The Legislature has differentiated the seriousness of other criminal behavior based on the mens rea of the defendant or the age or mental capacity of the victim. As long as these distinctions bear a rational relationship to a legitimate purpose they are valid. (State of Oregon v Beebe, 67 Ore App 738, 600 P2d 11 [1984].)
On the civil side of the law, numerous Federal and State laws exist that prohibit discrimination in housing, in the workplace, etc. These have been upheld as legitimate exercises of government power.
The State has the same interest in protecting the rights of victims and discouraging crimes against them because of their race, color, religion or national origin. Bias-related crimes have negative consequences on their victims and on society.

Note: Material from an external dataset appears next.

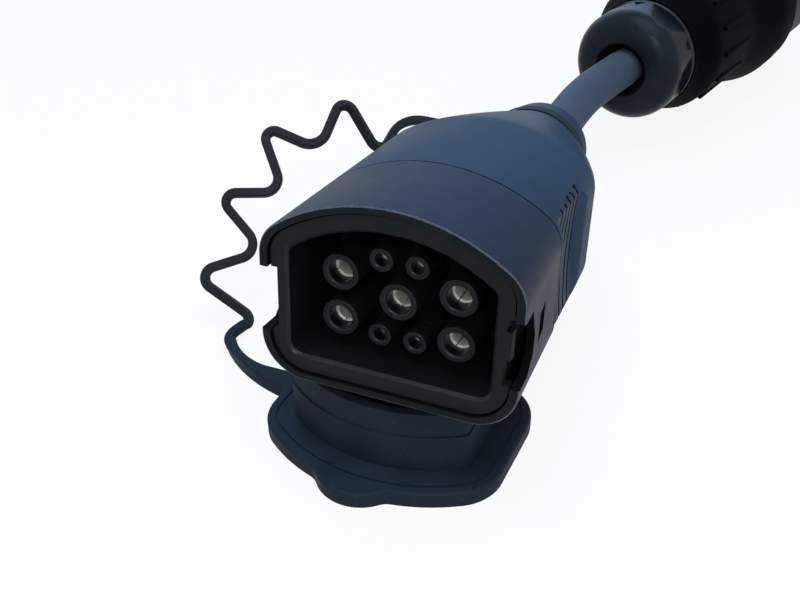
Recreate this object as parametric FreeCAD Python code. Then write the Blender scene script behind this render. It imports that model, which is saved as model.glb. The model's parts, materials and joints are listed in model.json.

Even if one were to accept the defendants’ argument that the statutes’ scope includes punishing a defendant for his biased thoughts, the laws are not overly broad, because the thoughts are not punishable unless accompanied by already proscribed criminal conduct. As was noted by the Supreme Court in Chaplinsky (supra) and O’Brien (supra), the First Amendment is not without limitations and does not protect speech and actions which are not a legitimate expression of *702ideas. In R.A.V. (supra), the Supreme Court stresses that where the "mode” of expression is not socially acceptable, then the government may prohibit its expression if there is a compelling societal interest.
The act of "harassment” is prohibited by a separate law. It is this intolerable "mode” of expression and not the idea that is being communicated that Penal Law § 240.30 (3) and Civil Rights Law § 40-c seek to prohibit. Society has a compelling reason for prohibiting such a "mode” to promote peace and harmony among its citizens.
The court finds that the challenged statutes do not violate the First Amendment and are a valid exercise of police power.